SUPPLIED RECORDS:
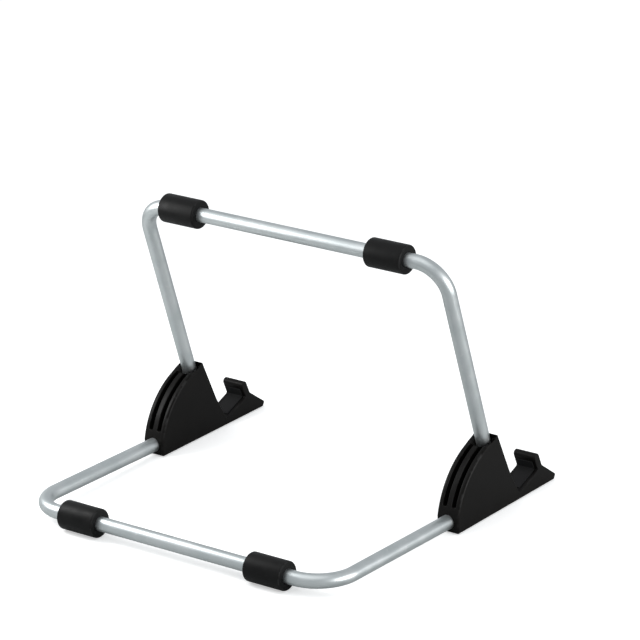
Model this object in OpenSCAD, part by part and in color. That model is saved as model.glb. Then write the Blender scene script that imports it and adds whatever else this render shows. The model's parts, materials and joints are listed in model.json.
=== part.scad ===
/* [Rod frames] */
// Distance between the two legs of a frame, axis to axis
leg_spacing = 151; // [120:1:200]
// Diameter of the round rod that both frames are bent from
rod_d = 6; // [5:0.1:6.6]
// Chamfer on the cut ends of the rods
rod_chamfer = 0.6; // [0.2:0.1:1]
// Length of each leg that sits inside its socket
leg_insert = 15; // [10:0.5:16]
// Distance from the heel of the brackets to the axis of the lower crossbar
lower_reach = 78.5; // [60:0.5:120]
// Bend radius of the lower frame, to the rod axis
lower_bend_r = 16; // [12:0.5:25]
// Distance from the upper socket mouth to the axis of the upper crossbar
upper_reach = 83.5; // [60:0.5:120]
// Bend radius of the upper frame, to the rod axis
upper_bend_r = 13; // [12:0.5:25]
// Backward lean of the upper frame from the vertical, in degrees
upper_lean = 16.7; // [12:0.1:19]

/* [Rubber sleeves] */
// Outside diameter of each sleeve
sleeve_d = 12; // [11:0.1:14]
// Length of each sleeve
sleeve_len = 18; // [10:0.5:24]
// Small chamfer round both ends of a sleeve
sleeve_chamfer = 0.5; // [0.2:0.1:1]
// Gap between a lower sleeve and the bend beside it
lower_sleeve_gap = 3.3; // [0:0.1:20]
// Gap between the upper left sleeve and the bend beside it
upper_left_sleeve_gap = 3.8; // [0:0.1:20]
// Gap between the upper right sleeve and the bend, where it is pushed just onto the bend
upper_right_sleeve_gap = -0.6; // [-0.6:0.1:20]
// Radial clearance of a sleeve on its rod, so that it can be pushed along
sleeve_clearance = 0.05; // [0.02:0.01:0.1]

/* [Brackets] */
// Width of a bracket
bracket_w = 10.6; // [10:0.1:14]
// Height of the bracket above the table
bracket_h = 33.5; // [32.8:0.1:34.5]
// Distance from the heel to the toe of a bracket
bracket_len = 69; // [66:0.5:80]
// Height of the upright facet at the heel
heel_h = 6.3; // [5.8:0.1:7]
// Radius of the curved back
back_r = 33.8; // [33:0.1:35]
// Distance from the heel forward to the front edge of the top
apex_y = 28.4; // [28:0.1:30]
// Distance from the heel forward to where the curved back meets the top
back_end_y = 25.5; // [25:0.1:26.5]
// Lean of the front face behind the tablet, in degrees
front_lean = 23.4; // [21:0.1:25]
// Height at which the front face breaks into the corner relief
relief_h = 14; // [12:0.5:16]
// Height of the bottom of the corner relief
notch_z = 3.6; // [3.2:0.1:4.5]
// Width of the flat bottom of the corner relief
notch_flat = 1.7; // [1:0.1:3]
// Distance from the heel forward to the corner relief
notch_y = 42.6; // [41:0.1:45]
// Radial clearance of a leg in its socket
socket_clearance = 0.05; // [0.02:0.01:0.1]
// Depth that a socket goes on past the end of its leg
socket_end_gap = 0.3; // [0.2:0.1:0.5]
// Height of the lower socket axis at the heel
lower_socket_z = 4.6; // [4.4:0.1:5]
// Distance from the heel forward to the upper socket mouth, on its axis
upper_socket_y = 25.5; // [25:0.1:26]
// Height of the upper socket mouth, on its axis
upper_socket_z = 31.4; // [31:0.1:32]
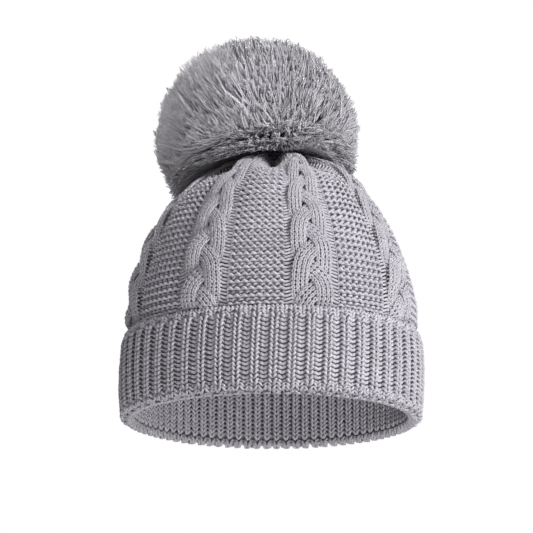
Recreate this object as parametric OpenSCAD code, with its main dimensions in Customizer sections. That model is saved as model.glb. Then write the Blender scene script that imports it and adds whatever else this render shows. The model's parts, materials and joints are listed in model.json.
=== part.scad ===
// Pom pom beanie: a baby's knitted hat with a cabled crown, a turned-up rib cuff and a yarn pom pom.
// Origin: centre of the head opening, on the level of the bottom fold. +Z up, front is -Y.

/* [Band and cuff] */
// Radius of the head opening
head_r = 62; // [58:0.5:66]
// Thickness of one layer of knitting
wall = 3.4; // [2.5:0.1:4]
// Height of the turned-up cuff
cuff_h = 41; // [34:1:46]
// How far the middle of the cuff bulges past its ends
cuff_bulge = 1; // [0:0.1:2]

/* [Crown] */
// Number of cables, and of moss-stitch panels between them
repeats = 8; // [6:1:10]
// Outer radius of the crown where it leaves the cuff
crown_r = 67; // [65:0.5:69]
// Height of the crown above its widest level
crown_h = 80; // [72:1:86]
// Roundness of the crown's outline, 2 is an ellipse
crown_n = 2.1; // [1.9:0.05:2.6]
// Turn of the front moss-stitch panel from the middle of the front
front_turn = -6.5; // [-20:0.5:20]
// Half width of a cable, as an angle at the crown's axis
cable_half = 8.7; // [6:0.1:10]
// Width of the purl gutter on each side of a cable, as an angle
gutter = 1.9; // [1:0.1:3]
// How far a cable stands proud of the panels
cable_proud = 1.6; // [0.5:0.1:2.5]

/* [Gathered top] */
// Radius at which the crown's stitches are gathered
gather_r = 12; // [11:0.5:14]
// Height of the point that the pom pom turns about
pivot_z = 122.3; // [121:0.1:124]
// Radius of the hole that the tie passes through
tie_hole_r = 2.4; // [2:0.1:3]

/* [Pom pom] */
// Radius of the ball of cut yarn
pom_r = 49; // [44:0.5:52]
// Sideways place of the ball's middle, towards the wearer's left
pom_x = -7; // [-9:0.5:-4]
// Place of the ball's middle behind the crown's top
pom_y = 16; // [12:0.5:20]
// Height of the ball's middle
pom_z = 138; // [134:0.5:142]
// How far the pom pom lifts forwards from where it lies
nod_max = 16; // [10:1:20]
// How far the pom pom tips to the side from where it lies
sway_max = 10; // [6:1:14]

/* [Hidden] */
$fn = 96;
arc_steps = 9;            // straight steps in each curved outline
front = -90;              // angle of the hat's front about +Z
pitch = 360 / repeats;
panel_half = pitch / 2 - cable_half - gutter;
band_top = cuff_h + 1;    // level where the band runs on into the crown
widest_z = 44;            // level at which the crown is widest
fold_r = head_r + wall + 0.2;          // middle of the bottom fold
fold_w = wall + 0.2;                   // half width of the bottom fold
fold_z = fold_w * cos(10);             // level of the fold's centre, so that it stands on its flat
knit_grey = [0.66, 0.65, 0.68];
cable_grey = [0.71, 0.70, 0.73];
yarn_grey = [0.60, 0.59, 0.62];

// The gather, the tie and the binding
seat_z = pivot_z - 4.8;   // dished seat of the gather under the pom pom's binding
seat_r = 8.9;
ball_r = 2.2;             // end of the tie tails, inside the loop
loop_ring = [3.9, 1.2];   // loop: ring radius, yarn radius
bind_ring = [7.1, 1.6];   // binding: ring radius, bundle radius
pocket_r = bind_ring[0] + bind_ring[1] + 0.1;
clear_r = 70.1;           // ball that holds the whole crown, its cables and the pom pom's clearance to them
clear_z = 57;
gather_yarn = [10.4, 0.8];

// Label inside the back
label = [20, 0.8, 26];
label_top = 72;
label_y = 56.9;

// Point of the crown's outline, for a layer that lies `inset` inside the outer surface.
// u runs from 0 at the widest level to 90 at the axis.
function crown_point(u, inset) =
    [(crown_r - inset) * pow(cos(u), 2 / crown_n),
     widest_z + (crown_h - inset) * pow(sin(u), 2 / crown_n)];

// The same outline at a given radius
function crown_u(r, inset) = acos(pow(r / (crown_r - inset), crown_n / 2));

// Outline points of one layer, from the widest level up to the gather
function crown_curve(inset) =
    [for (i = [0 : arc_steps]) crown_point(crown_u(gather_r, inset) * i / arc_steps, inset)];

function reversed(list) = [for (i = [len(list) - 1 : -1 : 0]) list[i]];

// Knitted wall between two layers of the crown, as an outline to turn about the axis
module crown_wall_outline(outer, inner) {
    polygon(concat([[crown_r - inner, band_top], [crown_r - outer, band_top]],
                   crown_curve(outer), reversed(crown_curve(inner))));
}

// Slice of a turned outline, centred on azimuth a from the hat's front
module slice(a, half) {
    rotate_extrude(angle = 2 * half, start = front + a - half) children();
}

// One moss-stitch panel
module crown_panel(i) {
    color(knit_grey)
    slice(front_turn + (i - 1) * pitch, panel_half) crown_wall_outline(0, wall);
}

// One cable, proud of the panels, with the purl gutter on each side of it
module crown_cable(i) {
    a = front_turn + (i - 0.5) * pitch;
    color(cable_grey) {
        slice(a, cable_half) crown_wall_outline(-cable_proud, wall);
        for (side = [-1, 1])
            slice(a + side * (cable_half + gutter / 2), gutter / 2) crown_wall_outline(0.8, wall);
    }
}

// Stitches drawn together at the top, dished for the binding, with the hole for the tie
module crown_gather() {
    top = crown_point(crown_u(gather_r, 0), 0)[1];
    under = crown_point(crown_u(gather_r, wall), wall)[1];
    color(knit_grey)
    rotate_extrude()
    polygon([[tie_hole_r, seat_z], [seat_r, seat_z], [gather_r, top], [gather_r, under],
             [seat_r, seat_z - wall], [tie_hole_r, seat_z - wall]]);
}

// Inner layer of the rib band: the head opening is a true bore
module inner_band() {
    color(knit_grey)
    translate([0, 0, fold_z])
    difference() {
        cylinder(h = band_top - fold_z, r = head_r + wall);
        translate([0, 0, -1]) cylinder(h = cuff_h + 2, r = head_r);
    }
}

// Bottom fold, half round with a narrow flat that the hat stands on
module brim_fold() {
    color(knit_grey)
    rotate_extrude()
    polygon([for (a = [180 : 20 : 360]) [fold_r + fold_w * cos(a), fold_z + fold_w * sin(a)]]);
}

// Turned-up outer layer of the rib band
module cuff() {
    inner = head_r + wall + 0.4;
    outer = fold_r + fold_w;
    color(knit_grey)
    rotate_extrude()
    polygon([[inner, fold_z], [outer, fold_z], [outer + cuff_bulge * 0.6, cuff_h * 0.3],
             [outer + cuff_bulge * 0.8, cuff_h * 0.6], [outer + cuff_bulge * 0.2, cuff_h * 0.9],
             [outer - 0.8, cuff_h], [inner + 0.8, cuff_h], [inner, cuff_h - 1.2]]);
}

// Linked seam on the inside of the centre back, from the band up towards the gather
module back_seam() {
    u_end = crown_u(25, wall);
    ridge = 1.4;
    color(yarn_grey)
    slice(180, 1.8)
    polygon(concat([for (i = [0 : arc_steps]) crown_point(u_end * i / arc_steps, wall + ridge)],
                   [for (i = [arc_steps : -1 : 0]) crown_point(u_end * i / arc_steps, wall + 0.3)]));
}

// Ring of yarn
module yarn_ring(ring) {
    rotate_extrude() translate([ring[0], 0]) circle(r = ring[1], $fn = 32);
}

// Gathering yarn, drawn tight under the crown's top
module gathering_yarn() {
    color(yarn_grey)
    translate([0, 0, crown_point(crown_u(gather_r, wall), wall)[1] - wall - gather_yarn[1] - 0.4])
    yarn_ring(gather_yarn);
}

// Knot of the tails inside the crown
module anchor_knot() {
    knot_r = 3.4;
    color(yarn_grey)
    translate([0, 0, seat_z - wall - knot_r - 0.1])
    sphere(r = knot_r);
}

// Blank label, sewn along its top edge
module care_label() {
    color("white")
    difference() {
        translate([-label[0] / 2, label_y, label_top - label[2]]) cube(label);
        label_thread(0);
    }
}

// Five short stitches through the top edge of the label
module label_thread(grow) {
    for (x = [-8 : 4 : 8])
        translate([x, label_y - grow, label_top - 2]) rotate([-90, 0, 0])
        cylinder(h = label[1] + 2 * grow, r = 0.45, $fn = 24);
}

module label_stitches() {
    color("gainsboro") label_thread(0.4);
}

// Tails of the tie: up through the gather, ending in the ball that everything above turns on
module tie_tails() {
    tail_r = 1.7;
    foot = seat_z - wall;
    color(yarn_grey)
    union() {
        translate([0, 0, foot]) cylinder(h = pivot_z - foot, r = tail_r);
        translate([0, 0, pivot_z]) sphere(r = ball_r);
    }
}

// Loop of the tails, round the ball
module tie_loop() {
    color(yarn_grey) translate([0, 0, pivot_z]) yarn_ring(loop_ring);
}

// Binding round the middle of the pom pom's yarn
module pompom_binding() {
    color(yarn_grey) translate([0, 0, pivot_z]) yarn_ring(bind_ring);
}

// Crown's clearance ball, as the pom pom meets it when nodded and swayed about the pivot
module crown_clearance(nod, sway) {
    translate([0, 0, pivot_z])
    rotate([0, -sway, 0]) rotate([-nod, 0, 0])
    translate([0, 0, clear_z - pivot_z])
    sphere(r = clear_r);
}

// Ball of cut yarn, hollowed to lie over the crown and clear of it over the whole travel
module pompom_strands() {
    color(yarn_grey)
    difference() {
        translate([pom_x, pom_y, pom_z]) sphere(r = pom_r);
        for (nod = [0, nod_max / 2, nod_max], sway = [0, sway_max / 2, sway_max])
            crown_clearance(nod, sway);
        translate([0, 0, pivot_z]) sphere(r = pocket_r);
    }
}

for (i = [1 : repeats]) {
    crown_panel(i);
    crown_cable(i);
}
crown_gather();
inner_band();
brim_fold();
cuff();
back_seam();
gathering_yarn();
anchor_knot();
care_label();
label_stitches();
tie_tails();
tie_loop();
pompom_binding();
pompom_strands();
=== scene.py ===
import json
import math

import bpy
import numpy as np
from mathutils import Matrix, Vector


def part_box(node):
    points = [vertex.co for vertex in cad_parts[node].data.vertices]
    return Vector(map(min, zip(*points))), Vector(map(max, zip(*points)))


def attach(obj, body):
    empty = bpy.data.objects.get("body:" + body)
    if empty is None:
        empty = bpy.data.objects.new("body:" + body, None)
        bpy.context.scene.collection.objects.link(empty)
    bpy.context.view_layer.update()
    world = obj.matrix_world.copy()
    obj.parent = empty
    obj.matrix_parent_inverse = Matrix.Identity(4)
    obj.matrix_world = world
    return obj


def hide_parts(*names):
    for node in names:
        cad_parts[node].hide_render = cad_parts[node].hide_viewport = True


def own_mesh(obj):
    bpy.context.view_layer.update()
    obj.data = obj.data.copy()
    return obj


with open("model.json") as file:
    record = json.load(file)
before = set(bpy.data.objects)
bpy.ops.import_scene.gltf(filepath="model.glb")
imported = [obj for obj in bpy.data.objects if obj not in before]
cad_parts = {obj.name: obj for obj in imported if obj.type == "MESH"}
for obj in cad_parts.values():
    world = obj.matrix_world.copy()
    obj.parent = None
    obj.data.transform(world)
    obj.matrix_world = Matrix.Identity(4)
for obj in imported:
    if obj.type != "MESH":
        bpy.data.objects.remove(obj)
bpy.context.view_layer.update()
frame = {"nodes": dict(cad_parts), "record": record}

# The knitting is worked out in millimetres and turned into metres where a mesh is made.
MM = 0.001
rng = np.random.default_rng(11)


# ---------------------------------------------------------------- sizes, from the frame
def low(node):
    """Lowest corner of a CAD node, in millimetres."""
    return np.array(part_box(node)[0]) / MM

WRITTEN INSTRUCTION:
Output, from the data above, the lines from the line with "for (i = [1" to the line with "before = set(bpy.data.objects)" exactly as they stand, both ends included and nothing else.

TASK OUTPUT:
for (i = [1 : repeats]) {
    crown_panel(i);
    crown_cable(i);
}
crown_gather();
inner_band();
brim_fold();
cuff();
back_seam();
gathering_yarn();
anchor_knot();
care_label();
label_stitches();
tie_tails();
tie_loop();
pompom_binding();
pompom_strands();
=== scene.py ===
import json
import math

import bpy
import numpy as np
from mathutils import Matrix, Vector


def part_box(node):
    points = [vertex.co for vertex in cad_parts[node].data.vertices]
    return Vector(map(min, zip(*points))), Vector(map(max, zip(*points)))


def attach(obj, body):
    empty = bpy.data.objects.get("body:" + body)
    if empty is None:
        empty = bpy.data.objects.new("body:" + body, None)
        bpy.context.scene.collection.objects.link(empty)
    bpy.context.view_layer.update()
    world = obj.matrix_world.copy()
    obj.parent = empty
    obj.matrix_parent_inverse = Matrix.Identity(4)
    obj.matrix_world = world
    return obj


def hide_parts(*names):
    for node in names:
        cad_parts[node].hide_render = cad_parts[node].hide_viewport = True


def own_mesh(obj):
    bpy.context.view_layer.update()
    obj.data = obj.data.copy()
    return obj


with open("model.json") as file:
    record = json.load(file)
before = set(bpy.data.objects)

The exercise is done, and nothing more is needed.